# Troll Hunter (2010)



## Anthony G Williams (Mar 10, 2012)

This is something different: a Norwegian "found footage" film with a combination of fantasy, horror and comedy elements.

It purports to be the result of a student film project anonymously handed in to the film company which is releasing it. Each scene was therefore filmed from only one viewpoint, the pictures are sometimes jerky and the scenes cut abruptly from one to the next, with no background music. It reminded me of the brief period during which I tried to film my holidays on a camcorder!

Three students set out to make a film about bear hunting, and learn about the presence of a suspected poacher. They follow him, only to discover that he is after much bigger and more dangerous game than bears. It is giving away no secrets (given the title and the inclusion of a gigantic beast in the posters promoting the film) to reveal that he is after trolls….The students follow the troll hunter in a sometimes hair-raising, sometimes comic series of adventures before the dramatic climax.

Troll Hunter is an entertaining film, convincingly acted by the young students but dominated by Otto Jespersen, who delivers a great performance as the laconic, cynical, expressionless hunter, wearily going through what for him is his routine and tiresome official job of hunting down the most dangerous beasts on the planet - beasts whose existence the government is very anxious to keep secret.

There's  a moment of unexpected humour right at the end, when Jens Stoltenburg, who really is the Prime Minister of Norway, is seen in an interview saying "Norway has trolls". The interview was genuine, but the audio slightly edited…he was actually referring to the Troll oil field just off the coast of Norway!

Incidentally, I don't know what language the UK cinema release version was in, but as I watched it on DVD I had a choice and elected to watch it in Norwegian (with subtitles, of course!). I hate films with dubbed-in speech; I find listening to the original language much more authentic and interesting even though I don't understand it, and relying on the subtitles doesn't bother me.

(An extract from my SFF blog)


----------



## steve12553 (Mar 10, 2012)

I read a review of this film about a week ago and I found it on Netflix and have it in my queue to to watch. It must be making its way into the English-speaking mainstream(?).


----------



## Brian G Turner (Mar 18, 2012)

Watched this a couple of weeks ago.

I think the endearing thing about the film is that it makes it clear from the start that it's going to be pretty tongue in cheek.

But the dark humour really works very well with this. I won't post any spoilers, but for those who have watched it, the way they make religion a key concern is interesting, but is just sublime when they get the "second cameraman" later on. 
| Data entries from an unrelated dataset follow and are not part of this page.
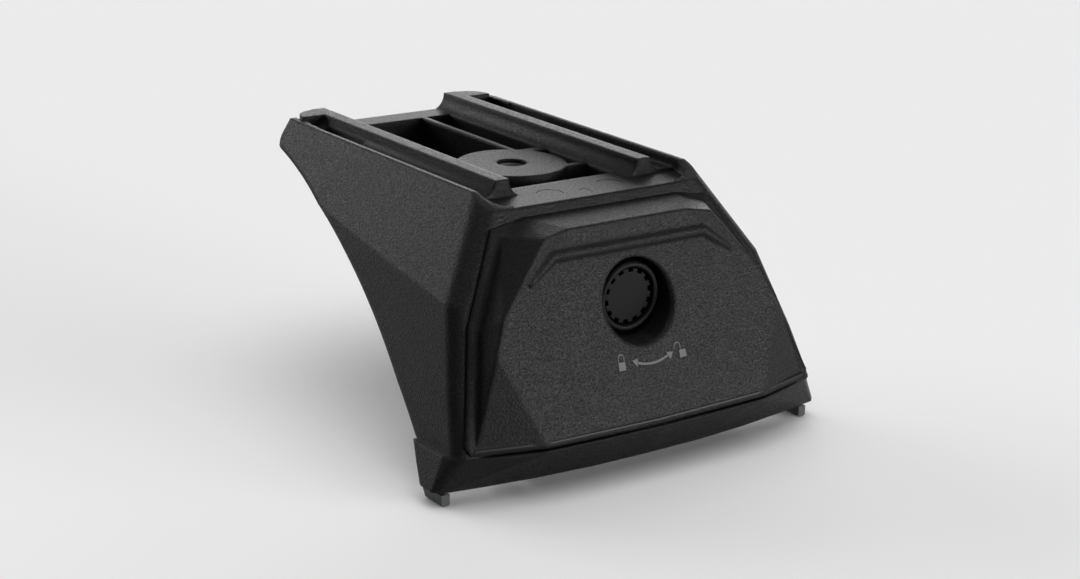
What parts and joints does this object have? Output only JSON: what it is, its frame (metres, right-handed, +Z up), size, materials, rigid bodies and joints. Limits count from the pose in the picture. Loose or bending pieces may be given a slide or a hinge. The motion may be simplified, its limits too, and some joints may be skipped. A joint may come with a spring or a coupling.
{
  "type": "roof bar foot",
  "caption": "Lockable moulded foot that carries a roof bar between two rails, with a flared hollow leg, raised front cover, turning lock barrel and base bracket.",
  "frame": {"origin": "on the axis of the bar bolt hole, level with the top of the deck", "axes": "+X to the right along the lock face seen from the front, +Y to the rear along the two rails, +Z up out of the deck"},
  "size_m": [0.1334, 0.1476, 0.077],
  "materials": {
    "housing": "fine spark-eroded satin, glass-filled nylon",
    "cover": "fine spark-eroded satin, glass-filled nylon",
    "lock_black": "black satin, die-cast zinc",
    "plug": "satin moulded acetal",
    "seal": "matt nitrile rubber",
    "pad": "matt moulded rubber",
    "bracket": "black powder coat",
    "zinc_steel": "bright zinc plate",
    "spring_steel": "oiled spring steel",
    "brass": "turned brass"
  },
  "bodies": {
    "leg": {"housing": "housing", "bolt_bush": "zinc_steel", "front_cover": "cover", "sleeve_seal": "seal", "spring_washer": "spring_steel", "base_bracket": "bracket", "bracket_screw_left": "zinc_steel", "bracket_screw_right": "zinc_steel", "bracket_washer_left": "zinc_steel", "bracket_washer_right": "zinc_steel", "insert_left": "brass", "insert_right": "brass", "base_pad": "pad"},
    "lock": {"lock_sleeve": "lock_black", "sleeve_clip": "spring_steel", "lock_cam": "zinc_steel", "cam_screw": "zinc_steel", "cam_washer": "zinc_steel"},
    "plug": {"lock_plug": "plug", "plug_seal": "seal"}
  },
  "joints": [
    {"name": "lock_turn", "type": "hinge", "parent": "leg", "child": "lock", "pos_m": [0, -0.055, -0.0254], "axis": [0, -1, 0], "range_deg": [0, 90]},
    {"name": "plug_pull", "type": "slide", "parent": "lock", "child": "plug", "axis": [0, -1, 0], "range_m": [0, 0.016]}
  ]
}
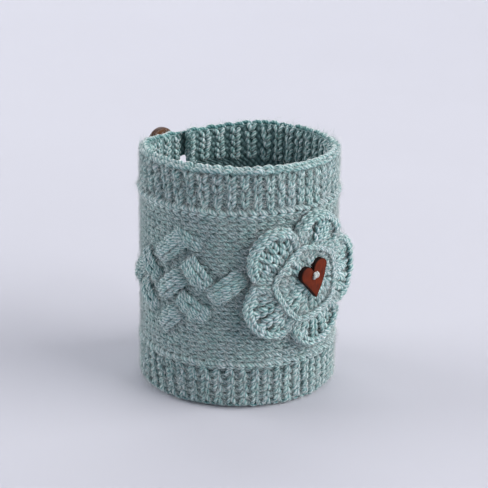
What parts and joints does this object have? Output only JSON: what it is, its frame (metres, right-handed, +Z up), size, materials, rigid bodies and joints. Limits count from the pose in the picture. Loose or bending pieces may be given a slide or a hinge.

For those who haven't seen it - a genuinely enjoyable quirky film. Probably worth watching, if nothing else for the experience.


----------



## Anthony G Williams (Mar 18, 2012)

I said:


> But the dark humour really works very well with this. I won't post any spoilers, but for those who have watched it, the way they make religion a key concern is interesting, but is just sublime when they get the "second cameraman" later on.


Yes indeed - that was a laugh-out-loud moment!


----------



## Daisy-Boo (Apr 24, 2013)

Encouraging comments. I just ordered the DVD online and am looking forward to watching it.


----------



## Verse (Apr 24, 2013)

I love the way this film deals with Troll tropes - Goats, Bridges, smelling the blood of Christians.



Spoiler



At the start, the Troll hunter checks that they are all atheists. Later, it transpires that one of the student team is actually a Christian - it doesn't work out well for him. His replacement is a Muslim woman. When asked if trolls can smell Muslims the Troll hunter just shrugs, no clue.


----------



## SloppyJoe (Sep 24, 2014)

The first and only subtitled movie I could get my kids to sit through.  They loved it.   The build up and reveal were perfect.


----------



## Rodders (Sep 24, 2014)

I may have to pick this up. I have heard nothing but good things about it.


----------



## Patrick Mahon (Oct 23, 2014)

I agree with all that's been said. I watched this one night recently when it was on SyFy or a similar channel, and thoroughly enjoyed it. And like Anthony, I was entirely happy with watching it with the original Norwegian dialogue, with subtitles, as it made it more authentic for me. If you haven't seen it yet, it's definitely worth looking out for.


----------



## Anthony G Williams (Oct 24, 2014)

I recently watched this for the second time - just as enjoyable!


----------